大学院博士後期課程まで進み、在学年数が長かったため、学生時代の私は、そこそこの本数の映画を観たと思う。小説を原作とする映画で私が好きなものに、5歳の時に両親とともに日本からイギリスに移住した作家、カズオ・イシグロ原作の『日の名残り(he Remains of the Day)」や、スリランカからイギリス経由でカナダに移住したマイケル・オンダーチェの『イングリッシュ・ペイシェント(English Patient)』などがある。どちらの原作ともに権威あるブッカー賞を受賞し、映画の方はアカデミー賞にノミネートされ、後者は作品賞を受賞している。映画版『日の名残り』は、年老いたイギリス人執事が名門家に捧げた半生を振り返る様をアンソニー・ホプキンスが味わい深く演じ、原作の雰囲気をそのままスクリーンに再現している。また、映画版『イングリッシュ・ペイシェント』は、瀕死の重傷を負った「イギリス人の患者」をレイフ・ファインズが演じ、なぜ彼が「イギリス人の患者」と呼ばれるようになったのかが、進行中の現在と回想を交えた形で美しく描かれている。
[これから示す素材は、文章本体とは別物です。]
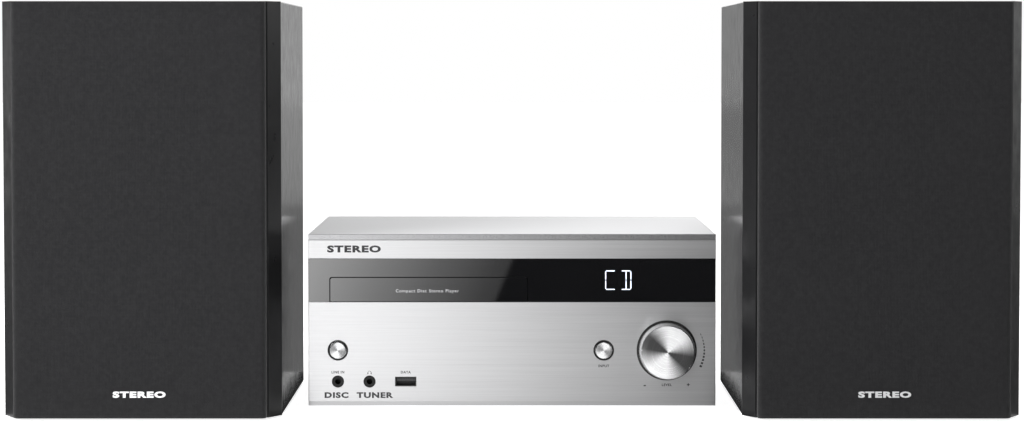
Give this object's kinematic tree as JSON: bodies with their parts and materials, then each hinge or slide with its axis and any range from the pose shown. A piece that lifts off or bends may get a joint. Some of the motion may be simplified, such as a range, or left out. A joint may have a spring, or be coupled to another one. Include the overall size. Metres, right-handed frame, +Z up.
{
  "type": "mini hifi system",
  "caption": "Desktop hifi: a brushed-metal disc receiver with a sliding tray and volume knob between gloss black bookshelf speakers with cloth grilles.",
  "frame": {"origin": "centre of the whole set's footprint, on the surface that the feet and pads stand on", "axes": "+X to the right seen from the front, +Y towards the back, +Z up; the fronts face -Y"},
  "size_m": [0.641, 0.307, 0.2625],
  "materials": {
    "brushed_fascia": "fine horizontal brushing",
    "silver_buttons": "satin",
    "spun_knob": "spun face, polished side",
    "silver_cover": "satin silver paint",
    "dark_ring": "gloss",
    "window_black": "high gloss, smoked",
    "moulded_black": "moulded",
    "gear_plastic": "natural acetal",
    "sled_plastic": "moulded",
    "zinc_steel": "zinc plated sheet",
    "back_black": "fine black powder coat",
    "screw_steel": "plated",
    "foot_rubber": "matte",
    "usb_shell": "nickel",
    "circuit_board": "solder mask",
    "display_glass": "dark glass",
    "cap_red": "gloss",
    "cap_black": "gloss",
    "speaker_lacquer": "black piano lacquer on board",
    "grille_plastic": "moulded",
    "grille_fabric": "woven cloth",
    "driver_metal": "black",
    "cone_paper": "coated paper",
    "surround_rubber": "satin",
    "port_plastic": "moulded",
    "terminal_plastic": "moulded",
    "pad_rubber": "matte",
    "driver_screws": "black oxide"
  },
  "bodies": {
    "receiver": {"fascia_panel": "brushed_fascia", "fascia_header": "brushed_fascia", "top_cover": "silver_cover", "knob_ring": "dark_ring", "display_window": "window_black", "fascia_carrier": "moulded_black", "loader_frame": "moulded_black", "front_sockets": "moulded_black", "rear_sockets": "moulded_black", "mains_inlet": "moulded_black", "speaker_terminals": "moulded_black", "chassis_pan": "zinc_steel", "back_panel": "back_black", "case_screws": "screw_steel", "receiver_feet": "foot_rubber", "usb_socket": "usb_shell", "main_board": "circuit_board", "power_supply": "circuit_board", "front_board": "circuit_board", "display_module": "display_glass"},
    "tray": {"disc_tray": "moulded_black", "tray_door": "window_black"},
    "loading_gear": {"loading_gear": "gear_plastic"},
    "turntable": {"turntable": "sled_plastic"},
    "pickup": {"pickup_sled": "sled_plastic"},
    "volume_knob": {"volume_knob": "spun_knob"},
    "power_button": {"power_button": "silver_buttons"},
    "source_button": {"source_button": "silver_buttons"},
    "receiver_cap_right_black": {"receiver_cap_right_black": "cap_black"},
    "receiver_cap_right_red": {"receiver_cap_right_red": "cap_red"},
    "receiver_cap_left_black": {"receiver_cap_left_black": "cap_black"},
    "receiver_cap_left_red": {"receiver_cap_left_red": "cap_red"},
    "left_speaker": {"left_speaker_cabinet": "speaker_lacquer", "left_baffle": "speaker_lacquer", "left_woofer_frame": "driver_metal", "left_tweeter": "driver_metal", "left_port_tube": "port_plastic", "left_terminal_plate": "terminal_plastic", "left_speaker_feet": "pad_rubber", "left_speaker_screws": "driver_screws"},
    "left_grille": {"left_grille_frame": "grille_plastic", "left_grille_cloth": "grille_fabric"},
    "left_woofer_cone": {"left_woofer_cone": "cone_paper", "left_woofer_surround": "surround_rubber"},
    "left_cap_red": {"left_terminal_cap_red": "cap_red"},
    "left_cap_black": {"left_terminal_cap_black": "cap_black"},
    "right_speaker": {"right_speaker_cabinet": "speaker_lacquer", "right_baffle": "speaker_lacquer", "right_woofer_frame": "driver_metal", "right_tweeter": "driver_metal", "right_port_tube": "port_plastic", "right_terminal_plate": "terminal_plastic", "right_speaker_feet": "pad_rubber", "right_speaker_screws": "driver_screws"},
    "right_grille": {"right_grille_frame": "grille_plastic", "right_grille_cloth": "grille_fabric"},
    "right_woofer_cone": {"right_woofer_cone": "cone_paper", "right_woofer_surround": "surround_rubber"},
    "right_cap_red": {"right_terminal_cap_red": "cap_red"},
    "right_cap_black": {"right_terminal_cap_black": "cap_black"}
  },
  "joints": [
    {"name": "tray_slide", "type": "slide", "parent": "receiver", "child": "tray", "axis": [0, -1, 0], "range_m": [0, 0.136]},
    {"name": "loading_gear_spin", "type": "hinge", "parent": "receiver", "child": "loading_gear", "pos_m": [-0.0191, -0.0845, 0.0728], "axis": [0, 0, 1], "range_deg": [-800, 0]},
    {"name": "turntable_spin", "type": "hinge", "parent": "receiver", "child": "turntable", "pos_m": [-0.0531, -0.0325, 0.0753], "axis": [0, 0, 1], "continuous": true},
    {"name": "pickup_slide", "type": "slide", "parent": "receiver", "child": "pickup", "axis": [0, 1, 0], "range_m": [0, 0.036]},
    {"name": "volume_turn", "type": "hinge", "parent": "receiver", "child": "volume_knob", "pos_m": [0.0988, -0.1065, 0.0406], "axis": [0, -1, 0], "continuous": true},
    {"name": "power_press", "type": "slide", "parent": "receiver", "child": "power_button", "axis": [0, 1, 0], "range_m": [0, 0.0012], "stiffness_N_per_m": 900},
    {"name": "source_press", "type": "slide", "parent": "receiver", "child": "source_button", "axis": [0, 1, 0], "range_m": [0, 0.0012], "stiffness_N_per_m": 900},
    {"name": "receiver_cap_right_black_turn", "type": "hinge", "parent": "receiver", "child": "receiver_cap_right_black", "pos_m": [0.056, 0.1385, 0.033], "axis": [0, 1, 0], "range_deg": [0, 1080]},
    {"name": "receiver_cap_right_red_turn", "type": "hinge", "parent": "receiver", "child": "receiver_cap_right_red", "pos_m": [0.08, 0.1385, 0.033], "axis": [0, 1, 0], "range_deg": [0, 1080]},
    {"name": "receiver_cap_left_black_turn", "type": "hinge", "parent": "receiver", "child": "receiver_cap_left_black", "pos_m": [0.056, 0.1385, 0.053], "axis": [0, 1, 0], "range_deg": [0, 1080]},
    {"name": "receiver_cap_left_red_turn", "type": "hinge", "parent": "receiver", "child": "receiver_cap_left_red", "pos_m": [0.08, 0.1385, 0.053], "axis": [0, 1, 0], "range_deg": [0, 1080]},
    {"name": "left_speaker_place", "type": "slide", "parent": "receiver", "child": "left_speaker", "axis": [-1, 0, 0], "range_m": [0, 0.3]},
    {"name": "left_grille_pull", "type": "slide", "parent": "left_speaker", "child": "left_grille", "axis": [0, -1, 0], "range_m": [0, 0.06]},
    {"name": "left_cone_stroke", "type": "slide", "parent": "left_speaker", "child": "left_woofer_cone", "axis": [0, -1, 0], "range_m": [-0.003, 0.003], "stiffness_N_per_m": 1500, "deforming": ["left_woofer_surround"]},
    {"name": "left_cap_red_turn", "type": "hinge", "parent": "left_speaker", "child": "left_cap_red", "pos_m": [-0.248, 0.1015, 0.07], "axis": [0, 1, 0], "range_deg": [0, 1080]},
    {"name": "left_cap_black_turn", "type": "hinge", "parent": "left_speaker", "child": "left_cap_black", "pos_m": [-0.218, 0.1015, 0.07], "axis": [0, 1, 0], "range_deg": [0, 1080]},
    {"name": "right_speaker_place", "type": "slide", "parent": "receiver", "child": "right_speaker", "axis": [1, 0, 0], "range_m": [0, 0.3]},
    {"name": "right_grille_pull", "type": "slide", "parent": "right_speaker", "child": "right_grille", "axis": [0, -1, 0], "range_m": [0, 0.06]},
    {"name": "right_cone_stroke", "type": "slide", "parent": "right_speaker", "child": "right_woofer_cone", "axis": [0, -1, 0], "range_m": [-0.003, 0.003], "stiffness_N_per_m": 1500, "deforming": ["right_woofer_surround"]},
    {"name": "right_cap_red_turn", "type": "hinge", "parent": "right_speaker", "child": "right_cap_red", "pos_m": [0.218, 0.1015, 0.07], "axis": [0, 1, 0], "range_deg": [0, 1080]},
    {"name": "right_cap_black_turn", "type": "hinge", "parent": "right_speaker", "child": "right_cap_black", "pos_m": [0.248, 0.1015, 0.07], "axis": [0, 1, 0], "range_deg": [0, 1080]}
  ],
  "couplings": [
    {"joint": "loading_gear_spin", "follows": "tray_slide", "rad_per_m": -100}
  ]
}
私は『日の名残り』は原作を先に読んでから映画を鑑賞し、『イングリッシュ・ペイシェント』は映画を観てから小説を読んだが、どちらも楽しい経験だった。
 幅広い世代に広く知られている作品としては、『ロード・オブ・ザ・リング』シリーズを挙げられるだろうか。イギリスのJ・R・R・トールキンの『指輪物語(The Lord of the Rings)』は、ホビット族の青年フロドの、強い力を秘めた指輪を破壊する旅路と冥王復活をめぐる様々な人々の戦いを描いた作品であり、原作の壮大な物語を映画でポイントを絞っていかに描けるかが課題だったが、出来上がった映画は、原作好きの私でも満足できる内容だった。
 ここに挙げた三つの作品は、原作の小説、映画のDVDとともに甲南大学図書館に所蔵されている。DVDは、視聴覚コーナーで鑑賞することができる。小説を読んでから映画を楽しむか、映画を先に観てから小説を楽しむか。それは、皆さん次第だが、このような「メディア・ミックス」的な使い方で図書館を利用するのも一つの方法だと思う。